As data is "virtualised", objects can be viewed according to different characteristics. For example, attributes specific to a particular application or object distinguished names according to the accessing application or user. That means data is implemented once and managed as one instance, but it can be viewed as an object according to different characteristics over and over again.

As the CIM evolves, cable companies will need to find the synergies so that applications can share common data. Once you have shared objects, you continue to evolve the process of designing schema for applications and merging the schemas together into the common model.

As operators consolidate their subscriber data, the platform they choose must offer a seamless migration to support IMS data via an HSS. This prevents an operator from deploying yet another silo if/when the operator decides to deploy IMS. An HSS can also source its data from the NDS, storing its data as part of the CIM thereby allowing IMS applications to source their data from the NDS as well as non-IMS applications.
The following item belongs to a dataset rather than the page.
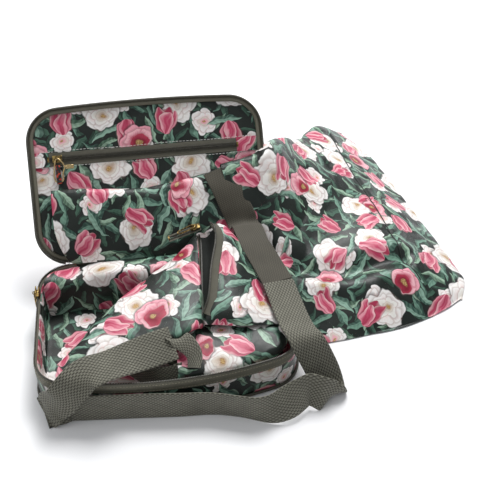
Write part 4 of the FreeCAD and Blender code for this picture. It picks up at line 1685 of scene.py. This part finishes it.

This has the potential to provide non-IMS and IMS applications a way to provide common data and services across different access planes. An HSS essentially sits on top of the NDS to offer an continued evolution to the process of consolidation. It does so as it enhances the CIM with an operator's IMS subscribers, the characteristics of their connected devices, and the preferences for those services.

For cable operators to guard their markets against hungry telcos who are charging toward IPTC, Internet service, VoIP, and other traditionally ‘cable' services, they must start planning how to streamline their networks for faster services rollout. To achieve a quad play set of offerings, consolidation of subscriber data for unified views of customer profiles across multiple services is essential.